Set down all of the data exactly as it appears.

---*---

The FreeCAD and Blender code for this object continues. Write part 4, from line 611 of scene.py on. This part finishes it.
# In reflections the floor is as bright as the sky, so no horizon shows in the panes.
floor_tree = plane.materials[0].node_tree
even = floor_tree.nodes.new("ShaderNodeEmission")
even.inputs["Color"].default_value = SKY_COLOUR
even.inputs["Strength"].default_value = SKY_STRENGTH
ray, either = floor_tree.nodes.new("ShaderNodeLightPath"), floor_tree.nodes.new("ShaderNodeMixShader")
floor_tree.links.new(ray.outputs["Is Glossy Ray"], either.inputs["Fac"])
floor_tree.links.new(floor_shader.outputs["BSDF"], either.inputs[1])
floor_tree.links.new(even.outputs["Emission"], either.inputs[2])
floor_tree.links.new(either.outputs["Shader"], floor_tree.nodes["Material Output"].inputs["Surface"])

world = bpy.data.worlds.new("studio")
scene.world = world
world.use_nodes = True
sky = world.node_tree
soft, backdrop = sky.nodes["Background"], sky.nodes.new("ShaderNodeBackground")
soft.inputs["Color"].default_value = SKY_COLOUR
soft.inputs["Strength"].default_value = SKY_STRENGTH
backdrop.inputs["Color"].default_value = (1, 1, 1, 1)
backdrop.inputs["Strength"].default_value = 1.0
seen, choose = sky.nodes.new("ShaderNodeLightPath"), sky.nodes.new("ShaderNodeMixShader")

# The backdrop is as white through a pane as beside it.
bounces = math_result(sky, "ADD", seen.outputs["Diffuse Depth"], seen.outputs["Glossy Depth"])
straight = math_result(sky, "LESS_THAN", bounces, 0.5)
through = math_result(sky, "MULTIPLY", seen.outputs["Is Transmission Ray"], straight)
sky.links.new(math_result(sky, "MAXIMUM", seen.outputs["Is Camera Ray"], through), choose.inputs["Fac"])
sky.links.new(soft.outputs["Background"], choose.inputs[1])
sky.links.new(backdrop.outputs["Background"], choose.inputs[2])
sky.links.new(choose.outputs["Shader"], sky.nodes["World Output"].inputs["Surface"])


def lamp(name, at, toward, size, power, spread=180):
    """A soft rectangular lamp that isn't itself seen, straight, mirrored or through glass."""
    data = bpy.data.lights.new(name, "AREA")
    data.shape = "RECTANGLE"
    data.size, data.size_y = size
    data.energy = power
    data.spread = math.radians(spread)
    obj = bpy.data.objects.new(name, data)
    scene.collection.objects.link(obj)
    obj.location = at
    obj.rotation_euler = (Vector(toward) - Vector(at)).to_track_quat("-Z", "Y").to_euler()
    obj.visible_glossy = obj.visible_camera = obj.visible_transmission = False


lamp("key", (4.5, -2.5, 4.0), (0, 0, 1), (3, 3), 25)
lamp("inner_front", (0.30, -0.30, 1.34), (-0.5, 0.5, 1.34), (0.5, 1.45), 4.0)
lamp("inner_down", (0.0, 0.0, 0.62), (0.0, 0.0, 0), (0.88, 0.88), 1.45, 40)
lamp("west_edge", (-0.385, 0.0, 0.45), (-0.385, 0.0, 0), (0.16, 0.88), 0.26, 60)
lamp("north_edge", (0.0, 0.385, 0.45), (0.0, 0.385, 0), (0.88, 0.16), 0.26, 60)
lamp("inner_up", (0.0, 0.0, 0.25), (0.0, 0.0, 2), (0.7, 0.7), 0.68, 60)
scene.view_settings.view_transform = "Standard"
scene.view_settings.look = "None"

---*---

▸ **Result for this exercise**
The FreeCAD and Blender code for this object continues. Write part 4, from line 611 of scene.py on. This part finishes it.
# In reflections the floor is as bright as the sky, so no horizon shows in the panes.
floor_tree = plane.materials[0].node_tree
even = floor_tree.nodes.new("ShaderNodeEmission")
even.inputs["Color"].default_value = SKY_COLOUR
even.inputs["Strength"].default_value = SKY_STRENGTH
ray, either = floor_tree.nodes.new("ShaderNodeLightPath"), floor_tree.nodes.new("ShaderNodeMixShader")
floor_tree.links.new(ray.outputs["Is Glossy Ray"], either.inputs["Fac"])
floor_tree.links.new(floor_shader.outputs["BSDF"], either.inputs[1])
floor_tree.links.new(even.outputs["Emission"], either.inputs[2])
floor_tree.links.new(either.outputs["Shader"], floor_tree.nodes["Material Output"].inputs["Surface"])

world = bpy.data.worlds.new("studio")
scene.world = world
world.use_nodes = True
sky = world.node_tree
soft, backdrop = sky.nodes["Background"], sky.nodes.new("ShaderNodeBackground")
soft.inputs["Color"].default_value = SKY_COLOUR
soft.inputs["Strength"].default_value = SKY_STRENGTH
backdrop.inputs["Color"].default_value = (1, 1, 1, 1)
backdrop.inputs["Strength"].default_value = 1.0
seen, choose = sky.nodes.new("ShaderNodeLightPath"), sky.nodes.new("ShaderNodeMixShader")

# The backdrop is as white through a pane as beside it.
bounces = math_result(sky, "ADD", seen.outputs["Diffuse Depth"], seen.outputs["Glossy Depth"])
straight = math_result(sky, "LESS_THAN", bounces, 0.5)
through = math_result(sky, "MULTIPLY", seen.outputs["Is Transmission Ray"], straight)
sky.links.new(math_result(sky, "MAXIMUM", seen.outputs["Is Camera Ray"], through), choose.inputs["Fac"])
sky.links.new(soft.outputs["Background"], choose.inputs[1])
sky.links.new(backdrop.outputs["Background"], choose.inputs[2])
sky.links.new(choose.outputs["Shader"], sky.nodes["World Output"].inputs["Surface"])


def lamp(name, at, toward, size, power, spread=180):
    """A soft rectangular lamp that isn't itself seen, straight, mirrored or through glass."""
    data = bpy.data.lights.new(name, "AREA")
    data.shape = "RECTANGLE"
    data.size, data.size_y = size
    data.energy = power
    data.spread = math.radians(spread)
    obj = bpy.data.objects.new(name, data)
    scene.collection.objects.link(obj)
    obj.location = at
    obj.rotation_euler = (Vector(toward) - Vector(at)).to_track_quat("-Z", "Y").to_euler()
    obj.visible_glossy = obj.visible_camera = obj.visible_transmission = False


lamp("key", (4.5, -2.5, 4.0), (0, 0, 1), (3, 3), 25)
lamp("inner_front", (0.30, -0.30, 1.34), (-0.5, 0.5, 1.34), (0.5, 1.45), 4.0)
lamp("inner_down", (0.0, 0.0, 0.62), (0.0, 0.0, 0), (0.88, 0.88), 1.45, 40)
lamp("west_edge", (-0.385, 0.0, 0.45), (-0.385, 0.0, 0), (0.16, 0.88), 0.26, 60)
lamp("north_edge", (0.0, 0.385, 0.45), (0.0, 0.385, 0), (0.88, 0.16), 0.26, 60)
lamp("inner_up", (0.0, 0.0, 0.25), (0.0, 0.0, 2), (0.7, 0.7), 0.68, 60)
scene.view_settings.view_transform = "Standard"
scene.view_settings.look = "None"